<<<<

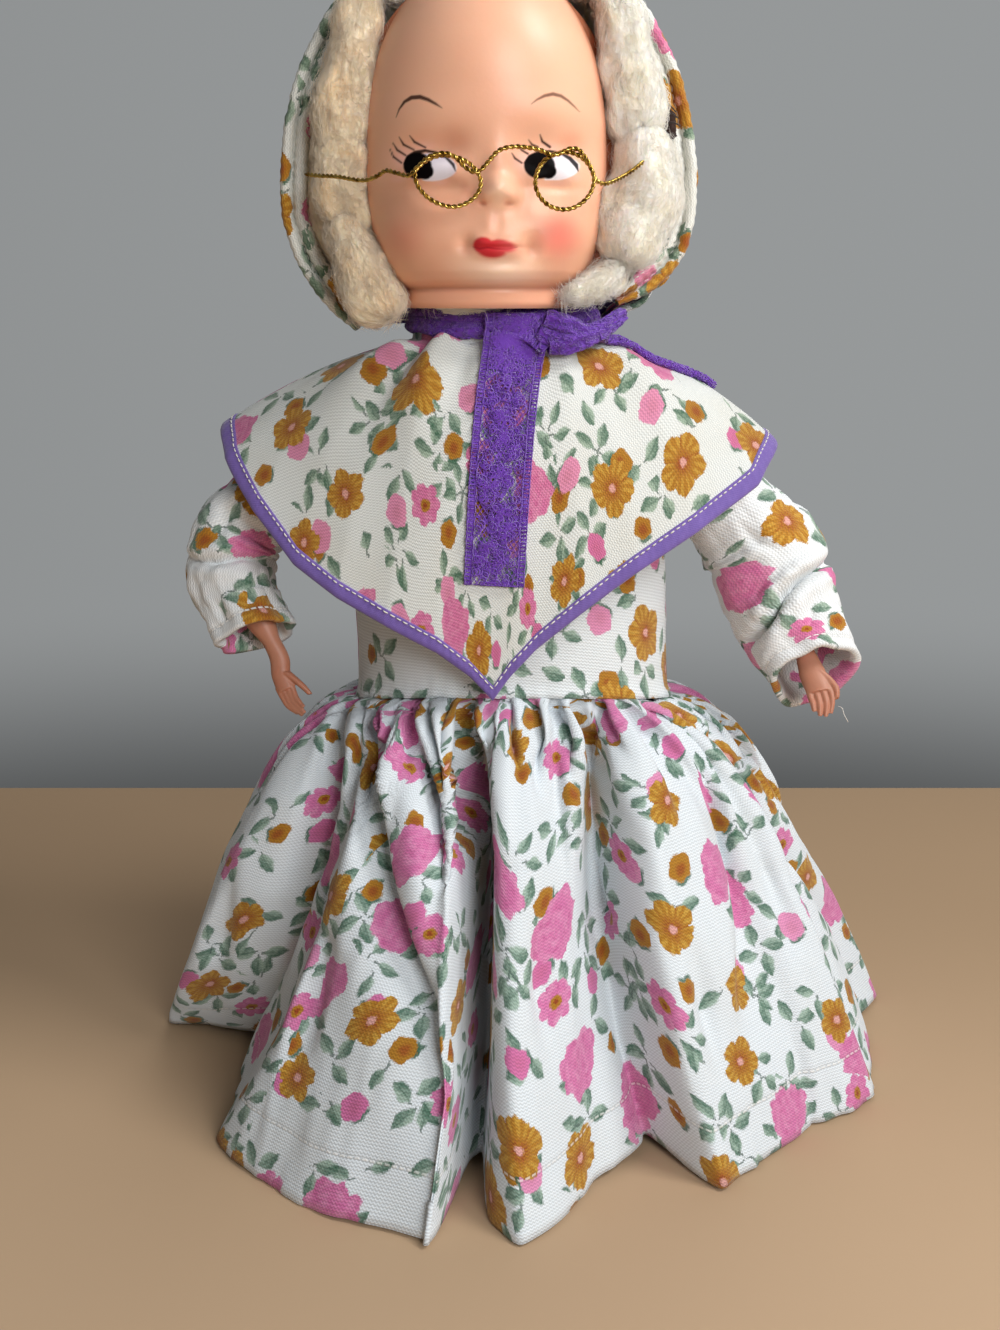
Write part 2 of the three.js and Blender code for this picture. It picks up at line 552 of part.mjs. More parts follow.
// bonnet: crown shell, rolled brim, lace along the neck edge
function bonnetRings(inset, zs, n, depthScale = 1) {
  return zs.map((z) => {
    const a = table(BONNET, z, 1) - inset, b = (table(BONNET, z, 2) - inset) * depthScale;
    return ellipseRing(BONNET_CX, 0, z, Math.max(a, 1), Math.max(b, 1), n);
  });
}
const bz = [243, 250, 262, 274, 290, 305, 320, 335, 347, 355, 360];
const bonnetOuter = solid(gridSolid(bonnetRings(0, bz, 24)));
const bonnetInner = solid(gridSolid(bonnetRings(1.8, [242, ...bz.slice(1, -1), 358.2], 24)));
{
  const crown = bonnetOuter.subtract(bonnetInner).intersect(boxSolid(-90, 90, BRIM_BACK + GAP, 90, 200, 400));
  add('bonnet_crown', geometry(largest(crown)), FABRIC, 0.9);
}
{
  // horseshoe path of the brim, bottom right round the top to bottom left
  const loop = [[-44.5, 241.5], [-55, 252], [-61.8, 263], [-65.4, 276], [-65.2, 291], [-62.6, 306], [-57.5, 320], [-49, 334], [-37.5, 346.5], [-22, 356.5], [-3.5, 360.8],
    [15, 356.5], [30.5, 346.5], [42, 334], [50.5, 320], [55.6, 306], [58.2, 291], [58.4, 276], [54.8, 263], [46, 254], [36.5, 249.5]];
  const st = loop.map(([x, z], i) => {
    const a = loop[Math.max(0, i - 1)], b = loop[Math.min(loop.length - 1, i + 1)];
    const T = V(b[0] - a[0], 0, b[1] - a[1]).normalize();
    const out = V(-T.z, 0, T.x);
    const pull = Math.max(0, (262 - z) / 22);
    const y0 = BRIM_FRONT - 6 * pull, y1 = BRIM_BACK - 4 * pull;
    return { p: V(x, (y0 + y1) / 2, z), side: V(0, 1, 0), up: out, w: y1 - y0, t: 3.2 };
  });
  add('bonnet_brim', strip(st), FABRIC, 0.9);
}
{
  // lace inside the neck edge of the crown
  const rings = [];
  const n = 15;
  for (let k = 0; k < n; k++) {
    const t = (98 + (164 * k) / (n - 1)) * D2R;
    const s = Math.sin(t), c = -Math.cos(t);
    const at = (z, inset) => V(BONNET_CX + (table(BONNET, z, 1) - inset) * s, (table(BONNET, z, 2) - inset) * c, z);
    rings.push([at(253, 2.8), at(253, 4), at(243.8, 4), at(243.8, 2.8)]);
  }
  add('bonnet_neck_lace', gridSolid(rings), VIOLET, 0.8);
}

// hair: cotton rolls round the face and a pad behind the head
const brimClear = bonnetInner.subtract(boxSolid(-90, 90, -90, -200, 0, 1));
const hairRolls = {
  hair_roll_upper_right: [[V(-36, -18, 338), V(-44, -18, 318), V(-47, -17, 302)], [8.5, 11, 10.5]],
  hair_roll_middle_right: [[V(-49, -17, 284.5), V(-47.5, -17, 279.2)], [7.6, 7.6]],
  hair_roll_lower_right: [[V(-46, -20, 264), V(-40, -25, 254), V(-35, -29, 248.5)], [8.6, 10, 9]],
  hair_roll_upper_left: [[V(29, -18, 337), V(36.5, -18, 322), V(40, -17, 307.5)], [8, 9.5, 10]],
  hair_roll_lower_left: [[V(42, -18, 287), V(41.5, -20, 276), V(38, -22, 266.5)], [10.5, 12, 10]],
  hair_roll_neck_left: [[V(31, -25.5, 254.5), V(25.5, -30, 252.5)], [4.6, 3.6]],
  hair_fringe: [[V(-21, -20, 348.5), V(-4, -25, 351.5), V(13, -20, 348.5)], [4, 5, 4]],
};
const brimBand = (() => {
  // space taken by the brim, with clearance
  const outerR = solid(gridSolid(bonnetRings(-6, bz, 28)));
  return outerR.subtract(solid(gridSolid(bonnetRings(2.6, [238, ...bz.slice(1, -1), 359], 28))));
})();
for (const [name, [pts, radii]] of Object.entries(hairRolls)) {
  let m = solid(blob(pts, radii, 10, 4));
  m = m.subtract(facePlus).subtract(brimBand);
  add(name, geometry(largest(m)), HAIR, 1.0);
}
{
  const pad = solid(gridSolid(bonnetRings(2.6, [258, 266, 274, 290, 305, 320, 335, 347, 354], 24)))
    .intersect(boxSolid(-90, 90, 4, 90, 200, 400)).subtract(facePlus)
    .subtract(boxSolid(-20, 22, 0, 17, 240, 264));
  add('hair_back_pad', geometry(largest(pad)), HAIR, 1.0);
}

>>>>

• _Exercise prompt_
Quote every line of the data, word for word.

• _Answer to this task_
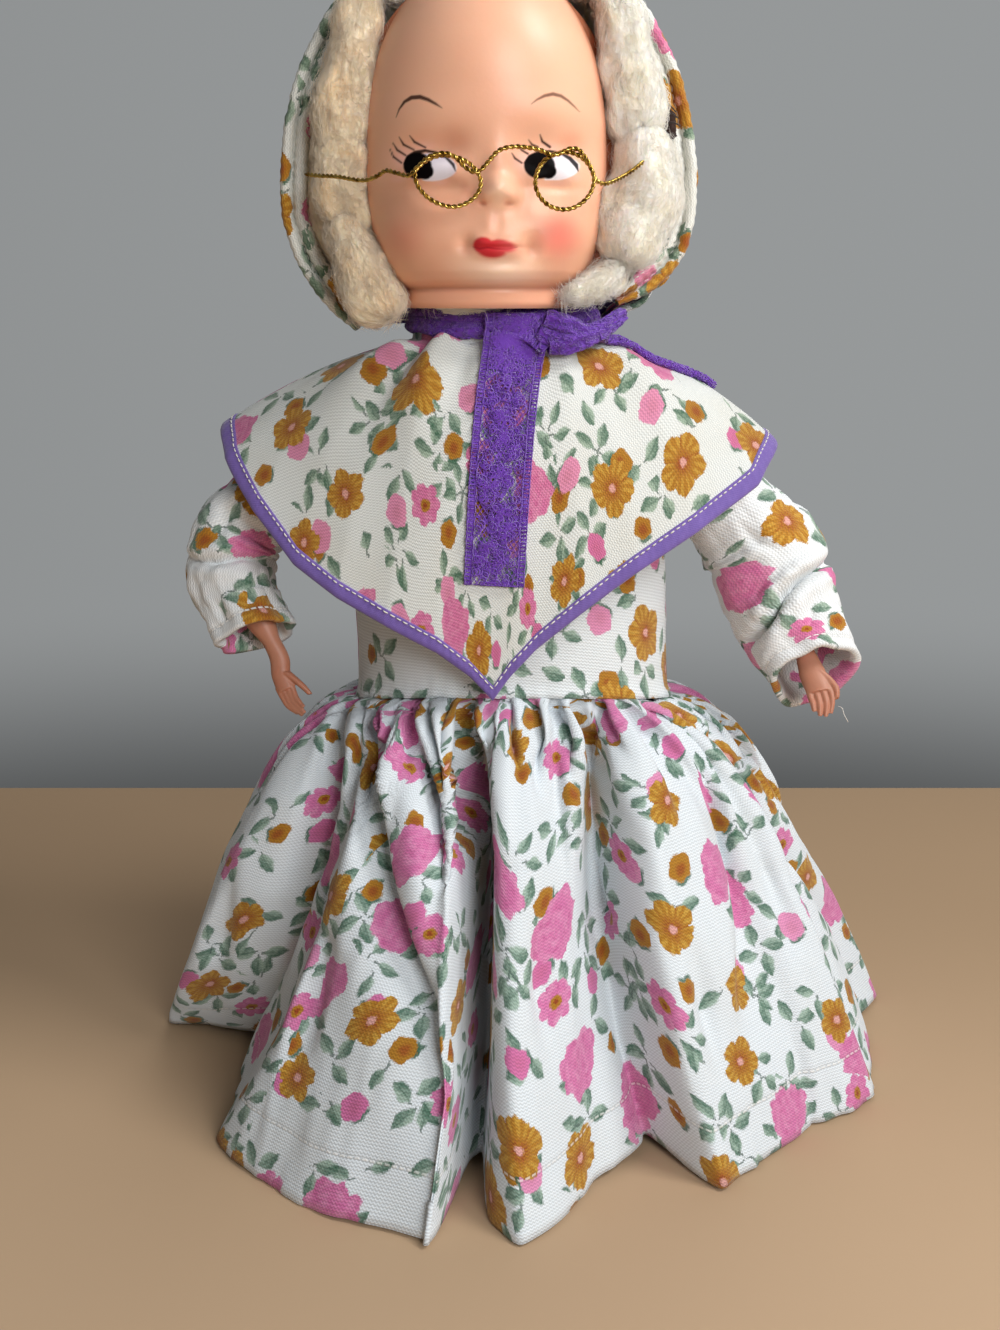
Write part 2 of the three.js and Blender code for this picture. It picks up at line 552 of part.mjs. More parts follow.
// bonnet: crown shell, rolled brim, lace along the neck edge
function bonnetRings(inset, zs, n, depthScale = 1) {
  return zs.map((z) => {
    const a = table(BONNET, z, 1) - inset, b = (table(BONNET, z, 2) - inset) * depthScale;
    return ellipseRing(BONNET_CX, 0, z, Math.max(a, 1), Math.max(b, 1), n);
  });
}
const bz = [243, 250, 262, 274, 290, 305, 320, 335, 347, 355, 360];
const bonnetOuter = solid(gridSolid(bonnetRings(0, bz, 24)));
const bonnetInner = solid(gridSolid(bonnetRings(1.8, [242, ...bz.slice(1, -1), 358.2], 24)));
{
  const crown = bonnetOuter.subtract(bonnetInner).intersect(boxSolid(-90, 90, BRIM_BACK + GAP, 90, 200, 400));
  add('bonnet_crown', geometry(largest(crown)), FABRIC, 0.9);
}
{
  // horseshoe path of the brim, bottom right round the top to bottom left
  const loop = [[-44.5, 241.5], [-55, 252], [-61.8, 263], [-65.4, 276], [-65.2, 291], [-62.6, 306], [-57.5, 320], [-49, 334], [-37.5, 346.5], [-22, 356.5], [-3.5, 360.8],
    [15, 356.5], [30.5, 346.5], [42, 334], [50.5, 320], [55.6, 306], [58.2, 291], [58.4, 276], [54.8, 263], [46, 254], [36.5, 249.5]];
  const st = loop.map(([x, z], i) => {
    const a = loop[Math.max(0, i - 1)], b = loop[Math.min(loop.length - 1, i + 1)];
    const T = V(b[0] - a[0], 0, b[1] - a[1]).normalize();
    const out = V(-T.z, 0, T.x);
    const pull = Math.max(0, (262 - z) / 22);
    const y0 = BRIM_FRONT - 6 * pull, y1 = BRIM_BACK - 4 * pull;
    return { p: V(x, (y0 + y1) / 2, z), side: V(0, 1, 0), up: out, w: y1 - y0, t: 3.2 };
  });
  add('bonnet_brim', strip(st), FABRIC, 0.9);
}
{
  // lace inside the neck edge of the crown
  const rings = [];
  const n = 15;
  for (let k = 0; k < n; k++) {
    const t = (98 + (164 * k) / (n - 1)) * D2R;
    const s = Math.sin(t), c = -Math.cos(t);
    const at = (z, inset) => V(BONNET_CX + (table(BONNET, z, 1) - inset) * s, (table(BONNET, z, 2) - inset) * c, z);
    rings.push([at(253, 2.8), at(253, 4), at(243.8, 4), at(243.8, 2.8)]);
  }
  add('bonnet_neck_lace', gridSolid(rings), VIOLET, 0.8);
}

// hair: cotton rolls round the face and a pad behind the head
const brimClear = bonnetInner.subtract(boxSolid(-90, 90, -90, -200, 0, 1));
const hairRolls = {
  hair_roll_upper_right: [[V(-36, -18, 338), V(-44, -18, 318), V(-47, -17, 302)], [8.5, 11, 10.5]],
  hair_roll_middle_right: [[V(-49, -17, 284.5), V(-47.5, -17, 279.2)], [7.6, 7.6]],
  hair_roll_lower_right: [[V(-46, -20, 264), V(-40, -25, 254), V(-35, -29, 248.5)], [8.6, 10, 9]],
  hair_roll_upper_left: [[V(29, -18, 337), V(36.5, -18, 322), V(40, -17, 307.5)], [8, 9.5, 10]],
  hair_roll_lower_left: [[V(42, -18, 287), V(41.5, -20, 276), V(38, -22, 266.5)], [10.5, 12, 10]],
  hair_roll_neck_left: [[V(31, -25.5, 254.5), V(25.5, -30, 252.5)], [4.6, 3.6]],
  hair_fringe: [[V(-21, -20, 348.5), V(-4, -25, 351.5), V(13, -20, 348.5)], [4, 5, 4]],
};
const brimBand = (() => {
  // space taken by the brim, with clearance
  const outerR = solid(gridSolid(bonnetRings(-6, bz, 28)));
  return outerR.subtract(solid(gridSolid(bonnetRings(2.6, [238, ...bz.slice(1, -1), 359], 28))));
})();
for (const [name, [pts, radii]] of Object.entries(hairRolls)) {
  let m = solid(blob(pts, radii, 10, 4));
  m = m.subtract(facePlus).subtract(brimBand);
  add(name, geometry(largest(m)), HAIR, 1.0);
}
{
  const pad = solid(gridSolid(bonnetRings(2.6, [258, 266, 274, 290, 305, 320, 335, 347, 354], 24)))
    .intersect(boxSolid(-90, 90, 4, 90, 200, 400)).subtract(facePlus)
    .subtract(boxSolid(-20, 22, 0, 17, 240, 264));
  add('hair_back_pad', geometry(largest(pad)), HAIR, 1.0);
}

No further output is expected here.